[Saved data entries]
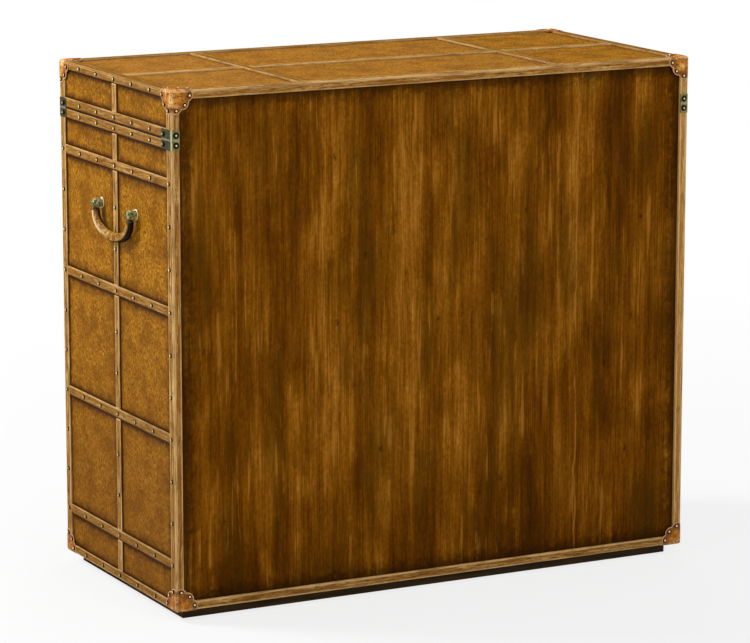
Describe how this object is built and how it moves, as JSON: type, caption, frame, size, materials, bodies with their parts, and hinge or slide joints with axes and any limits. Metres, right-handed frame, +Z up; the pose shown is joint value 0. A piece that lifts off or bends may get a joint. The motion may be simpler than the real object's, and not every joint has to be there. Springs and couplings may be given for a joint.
{
  "type": "campaign chest of drawers",
  "caption": "Leather-clad campaign chest with oak battens, leather corner caps, a false lid line, long drawers with bail pulls, side carrying handles and a recessed plinth.",
  "frame": {"origin": "centre of the whole outline, on the floor under the plinth", "axes": "+X to the right seen from the front, +Y towards the back, +Z up; the drawers open towards -Y"},
  "size_m": [0.984, 0.4696, 0.8615],
  "materials": {
    "leather_clad_board": "board covered in mottled golden-brown leather",
    "oak_batten": "aged oak, open grain, dark wax in the pores",
    "stained_back_board": "blotchy dark walnut stain, satin varnish",
    "dark_plinth": "dark stained wood",
    "carcass_wood": "plain inner boards",
    "drawer_wood": "plain sanded drawer wood",
    "cap_leather": "glossy orange-tan leather",
    "handle_leather": "worn leather sewn round a core",
    "aged_brass": "antique brass with a greenish dark patina"
  },
  "bodies": {
    "case": {"left_end_board": "leather_clad_board", "right_end_board": "leather_clad_board", "top_board": "leather_clad_board", "bottom_board": "carcass_wood", "dust_board_1": "carcass_wood", "dust_board_2": "carcass_wood", "dust_board_3": "carcass_wood", "dust_board_4": "carcass_wood", "lid_front_board": "leather_clad_board", "base_front_board": "leather_clad_board", "back_board": "stained_back_board", "plinth": "dark_plinth", "left_body_battens": "oak_batten", "left_lid_battens": "oak_batten", "right_body_battens": "oak_batten", "right_lid_battens": "oak_batten", "front_body_battens": "oak_batten", "front_lid_battens": "oak_batten", "top_battens": "oak_batten", "back_frame": "oak_batten", "corner_cap_top_front_left": "cap_leather", "corner_cap_top_front_right": "cap_leather", "corner_cap_top_rear_left": "cap_leather", "corner_cap_top_rear_right": "cap_leather", "corner_cap_bottom_front_left": "cap_leather", "corner_cap_bottom_front_right": "cap_leather", "corner_cap_bottom_rear_left": "cap_leather", "corner_cap_bottom_rear_right": "cap_leather", "corner_plates_front_left": "aged_brass", "corner_plates_front_right": "aged_brass", "corner_plates_rear_left": "aged_brass", "corner_plates_rear_right": "aged_brass", "left_handle_front_mount": "aged_brass", "left_handle_rear_mount": "aged_brass", "right_handle_front_mount": "aged_brass", "right_handle_rear_mount": "aged_brass"},
    "left_handle": {"left_handle_bail": "handle_leather"},
    "right_handle": {"right_handle_bail": "handle_leather"},
    "top_drawer": {"top_drawer_front": "leather_clad_board", "top_drawer_edging": "oak_batten", "top_drawer_box": "drawer_wood", "top_drawer_left_pull_mounts": "aged_brass", "top_drawer_right_pull_mounts": "aged_brass"},
    "top_drawer_left_pull": {"top_drawer_left_pull_bail": "handle_leather"},
    "top_drawer_right_pull": {"top_drawer_right_pull_bail": "handle_leather"},
    "middle_drawer": {"middle_drawer_front": "leather_clad_board", "middle_drawer_edging": "oak_batten", "middle_drawer_box": "drawer_wood", "middle_drawer_left_pull_mounts": "aged_brass", "middle_drawer_right_pull_mounts": "aged_brass"},
    "middle_drawer_left_pull": {"middle_drawer_left_pull_bail": "handle_leather"},
    "middle_drawer_right_pull": {"middle_drawer_right_pull_bail": "handle_leather"},
    "bottom_drawer": {"bottom_drawer_front": "leather_clad_board", "bottom_drawer_edging": "oak_batten", "bottom_drawer_box": "drawer_wood", "bottom_drawer_left_pull_mounts": "aged_brass", "bottom_drawer_right_pull_mounts": "aged_brass"},
    "bottom_drawer_left_pull": {"bottom_drawer_left_pull_bail": "handle_leather"},
    "bottom_drawer_right_pull": {"bottom_drawer_right_pull_bail": "handle_leather"}
  },
  "joints": [
    {"name": "top_drawer_slide", "type": "slide", "parent": "case", "child": "top_drawer", "axis": [0, -1, 0], "range_m": [0, 0.32]},
    {"name": "middle_drawer_slide", "type": "slide", "parent": "case", "child": "middle_drawer", "axis": [0, -1, 0], "range_m": [0, 0.32]},
    {"name": "bottom_drawer_slide", "type": "slide", "parent": "case", "child": "bottom_drawer", "axis": [0, -1, 0], "range_m": [0, 0.32]},
    {"name": "left_handle_swing", "type": "hinge", "parent": "case", "child": "left_handle", "pos_m": [-0.484, 0.01725, 0.64233], "axis": [0, 1, 0], "range_deg": [0, 90]},
    {"name": "right_handle_swing", "type": "hinge", "parent": "case", "child": "right_handle", "pos_m": [0.484, 0.01725, 0.64233], "axis": [0, -1, 0], "range_deg": [0, 90]},
    {"name": "top_drawer_left_pull_swing", "type": "hinge", "parent": "top_drawer", "child": "top_drawer_left_pull", "pos_m": [-0.2375, -0.22675, 0.64233], "axis": [-1, 0, 0], "range_deg": [0, 90]},
    {"name": "top_drawer_right_pull_swing", "type": "hinge", "parent": "top_drawer", "child": "top_drawer_right_pull", "pos_m": [0.2375, -0.22675, 0.64233], "axis": [-1, 0, 0], "range_deg": [0, 90]},
    {"name": "middle_drawer_left_pull_swing", "type": "hinge", "parent": "middle_drawer", "child": "middle_drawer_left_pull", "pos_m": [-0.2375, -0.22675, 0.43633], "axis": [-1, 0, 0], "range_deg": [0, 90]},
    {"name": "middle_drawer_right_pull_swing", "type": "hinge", "parent": "middle_drawer", "child": "middle_drawer_right_pull", "pos_m": [0.2375, -0.22675, 0.43633], "axis": [-1, 0, 0], "range_deg": [0, 90]},
    {"name": "bottom_drawer_left_pull_swing", "type": "hinge", "parent": "bottom_drawer", "child": "bottom_drawer_left_pull", "pos_m": [-0.2375, -0.22675, 0.23033], "axis": [-1, 0, 0], "range_deg": [0, 90]},
    {"name": "bottom_drawer_right_pull_swing", "type": "hinge", "parent": "bottom_drawer", "child": "bottom_drawer_right_pull", "pos_m": [0.2375, -0.22675, 0.23033], "axis": [-1, 0, 0], "range_deg": [0, 90]}
  ]
}
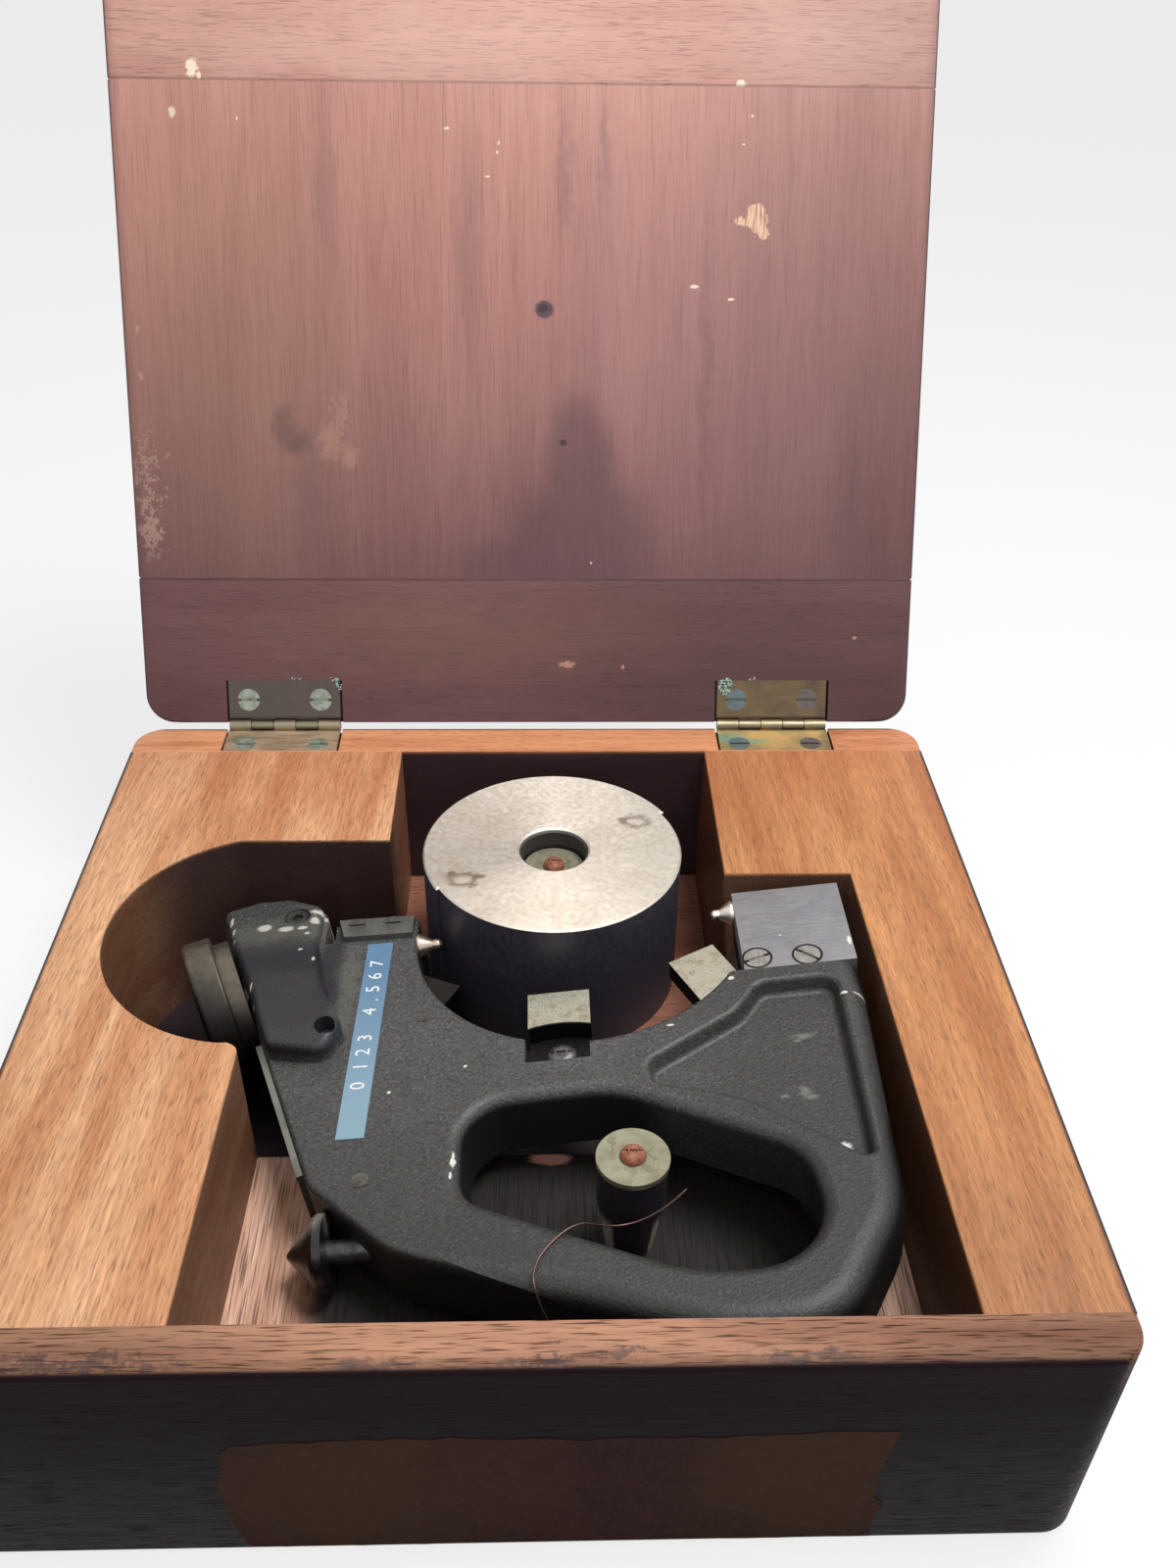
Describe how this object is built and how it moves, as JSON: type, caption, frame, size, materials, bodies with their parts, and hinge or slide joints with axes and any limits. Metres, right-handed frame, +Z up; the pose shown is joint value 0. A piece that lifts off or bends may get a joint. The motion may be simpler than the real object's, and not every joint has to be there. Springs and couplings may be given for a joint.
{
  "type": "dial indicator gauge case",
  "caption": "Wooden case with a hinged lid, holding a frame gauge with a dial indicator and its round setting master in sawn pockets.",
  "frame": {"origin": "centre of the underside of the case, without the lid", "axes": "+X to the right along the hinges, +Y from the front towards the hinged back, +Z up"},
  "size_m": [0.2572, 0.361, 0.2867],
  "materials": {
    "mahogany": "old satin varnish, worn",
    "pale_wood": "bare, matte",
    "paper": "stained paper, matte",
    "hinge_brass": "aged",
    "washer_brass": "dull, tarnished",
    "rusty_steel": "rusty",
    "ground_steel": "ground",
    "dark_screw": "oxide black",
    "wrinkle_paint": "wrinkle paint",
    "pale_tip": "polished",
    "blue_tape": "embossed tape",
    "indicator_metal": "satin",
    "crystal": "clear",
    "dial_white": "matte white",
    "hand_black": "black",
    "black_plastic": "glossy black"
  },
  "bodies": {
    "case": {"front_board": "mahogany", "back_board": "mahogany", "left_block": "mahogany", "right_block": "mahogany", "bottom_board": "mahogany", "rest_board": "pale_wood", "paper_label": "paper", "master_post": "pale_wood", "handle_post": "pale_wood", "post_washers": "washer_brass", "post_screws": "rusty_steel", "hinge_case_leaf_left": "hinge_brass", "hinge_case_leaf_right": "hinge_brass", "hinge_pins": "hinge_brass", "hinge_case_screws": "hinge_brass"},
    "lid": {"lid_panel": "mahogany", "lid_rear_rail": "mahogany", "lid_front_rail": "mahogany", "hinge_lid_leaf_left": "hinge_brass", "hinge_lid_leaf_right": "hinge_brass", "hinge_lid_screws": "hinge_brass"},
    "master": {"setting_master": "ground_steel"},
    "gauge": {"gauge_frame": "wrinkle_paint", "cowl": "wrinkle_paint", "cowl_screws": "dark_screw", "side_plate": "ground_steel", "blue_tape": "blue_tape", "dowel_pins": "ground_steel", "anvil_block": "ground_steel", "anvil_block_screws": "dark_screw", "fixed_tip": "pale_tip", "guide_plate": "ground_steel", "guide_plate_screws": "dark_screw", "rest_pad_centre": "ground_steel", "rest_pad_screw": "dark_screw", "rest_pad_right": "ground_steel", "rest_pad_left": "ground_steel", "indicator_case": "indicator_metal", "lever_pin": "ground_steel", "tie_wire": "ground_steel"},
    "anvil": {"moving_tip": "pale_tip", "spindle": "ground_steel"},
    "lever": {"transfer_lever": "ground_steel"},
    "plunger": {"plunger": "ground_steel"},
    "hand": {"hand": "hand_black"},
    "bezel": {"bezel": "indicator_metal", "crystal": "crystal", "dial_plate": "dial_white"},
    "knob": {"retract_knob": "black_plastic", "retract_shaft": "ground_steel"}
  },
  "joints": [
    {"name": "lid_hinge", "type": "hinge", "parent": "case", "child": "lid", "pos_m": [0, 0.12164, 0.06975], "axis": [-1, 0, 0], "range_deg": [-116.3, 63.7]},
    {"name": "gauge_lift", "type": "slide", "parent": "case", "child": "gauge", "axis": [0, 0, 1], "range_m": [0, 0.08]},
    {"name": "master_lift", "type": "slide", "parent": "case", "child": "master", "axis": [0, 0, 1], "range_m": [0, 0.06]},
    {"name": "anvil_slide", "type": "slide", "parent": "gauge", "child": "anvil", "axis": [-0.9925, -0.0078, -0.1219], "range_m": [0, 0.002], "stiffness_N_per_m": 200},
    {"name": "lever_swing", "type": "hinge", "parent": "gauge", "child": "lever", "pos_m": [-0.06363, 0.00639, 0.04538], "axis": [-0.1219, -0.001, 0.9925], "range_deg": [0, 3.86]},
    {"name": "plunger_slide", "type": "slide", "parent": "gauge", "child": "plunger", "axis": [-0.9294, -0.351, -0.1144], "range_m": [0, 0.000943]},
    {"name": "hand_turn", "type": "hinge", "parent": "gauge", "child": "hand", "pos_m": [-0.07966, 0.01529, 0.04342], "axis": [0.9294, 0.351, 0.1144], "range_deg": [0, 133.6]},
    {"name": "retract_slide", "type": "slide", "parent": "gauge", "child": "knob", "axis": [-0.9925, -0.0078, -0.1219], "range_m": [0, 0.002]},
    {"name": "bezel_turn", "type": "hinge", "parent": "gauge", "child": "bezel", "pos_m": [-0.07966, 0.01529, 0.04342], "axis": [-0.9294, -0.351, -0.1144], "range_deg": [-180, 180]}
  ],
  "couplings": [
    {"joint": "lever_swing", "follows": "anvil_slide", "rad_per_m": 33.654},
    {"joint": "plunger_slide", "follows": "anvil_slide", "ratio": 0.47116},
    {"joint": "hand_turn", "follows": "anvil_slide", "rad_per_m": 1165.5},
    {"joint": "retract_slide", "follows": "anvil_slide", "ratio": 1}
  ]
}
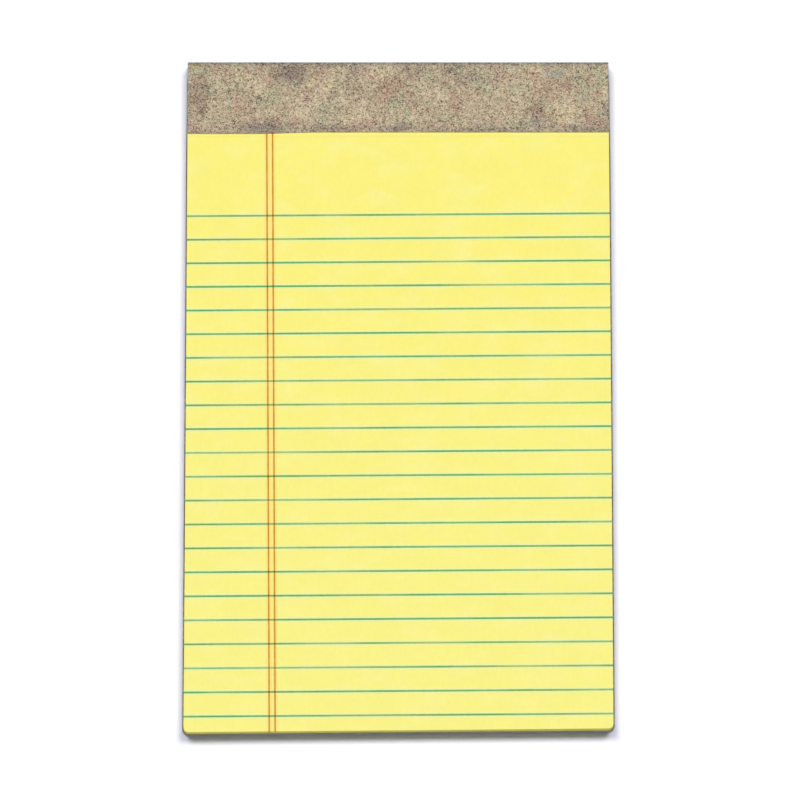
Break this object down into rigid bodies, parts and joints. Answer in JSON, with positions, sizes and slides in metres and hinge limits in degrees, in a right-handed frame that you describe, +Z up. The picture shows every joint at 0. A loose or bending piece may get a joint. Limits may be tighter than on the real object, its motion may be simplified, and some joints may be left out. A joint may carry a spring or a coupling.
{
  "type": "legal pad",
  "caption": "Top-bound pad of ruled yellow leaves on a chipboard back, with a folded stone-pattern paper strip over its stitched head.",
  "frame": {"origin": "on the ground, at the middle of the pad's outline with its spine", "axes": "+Y towards the bound head, +Z up through the leaves, X across the pad, the pad on its back"},
  "size_m": [0.127, 0.2038, 0.0058],
  "materials": {
    "leaves": "matte",
    "chipboard": "matte",
    "strip_paper": "matte",
    "wire": "satin"
  },
  "bodies": {
    "root": {"backing_board": "chipboard", "sheet_stack": "leaves", "binding_strip": "strip_paper", "staple_left": "wire", "staple_right": "wire"}
  },
  "joints": []
}
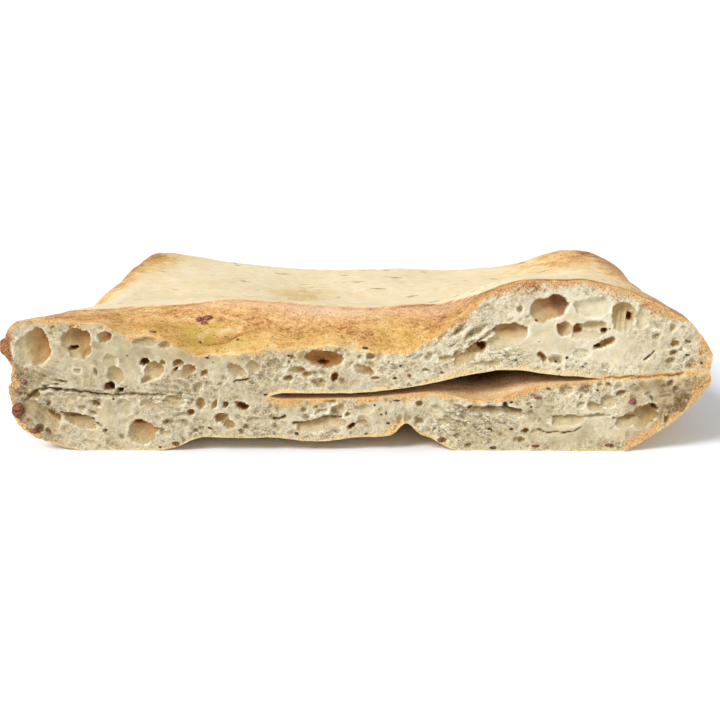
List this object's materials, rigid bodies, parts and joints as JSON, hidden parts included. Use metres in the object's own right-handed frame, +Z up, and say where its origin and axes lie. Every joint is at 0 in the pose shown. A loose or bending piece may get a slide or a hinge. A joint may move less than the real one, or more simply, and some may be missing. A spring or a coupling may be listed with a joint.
{
  "type": "pinsa",
  "caption": "Cut piece of pinsa flatbread: thin baked layers fused together, with an open crumb and a flat pocket at the cut face.",
  "frame": {"origin": "on the resting plane, under the middle of the bread's box", "axes": "+Z up, +X along the cut edge, the cut face looks along -Y and the baked far end along +Y"},
  "size_m": [0.2084, 0.1464, 0.05],
  "materials": {
    "baked_crust": "golden baked crust with flour on top, browner at the edges and over the blisters",
    "crumb": "cream open crumb with tan cell walls",
    "bran": "dark brown flakes of bran and toasted bits"
  },
  "bodies": {
    "root": {"pinsa": "baked_crust"}
  },
  "joints": []
}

Your goal
Using the records above, copy every line that has the word "loose" in it.

Exercise answer
Break this object down into rigid bodies, parts and joints. Answer in JSON, with positions, sizes and slides in metres and hinge limits in degrees, in a right-handed frame that you describe, +Z up. The picture shows every joint at 0. A loose or bending piece may get a joint. Limits may be tighter than on the real object, its motion may be simplified, and some joints may be left out. A joint may carry a spring or a coupling.
List this object's materials, rigid bodies, parts and joints as JSON, hidden parts included. Use metres in the object's own right-handed frame, +Z up, and say where its origin and axes lie. Every joint is at 0 in the pose shown. A loose or bending piece may get a slide or a hinge. A joint may move less than the real one, or more simply, and some may be missing. A spring or a coupling may be listed with a joint.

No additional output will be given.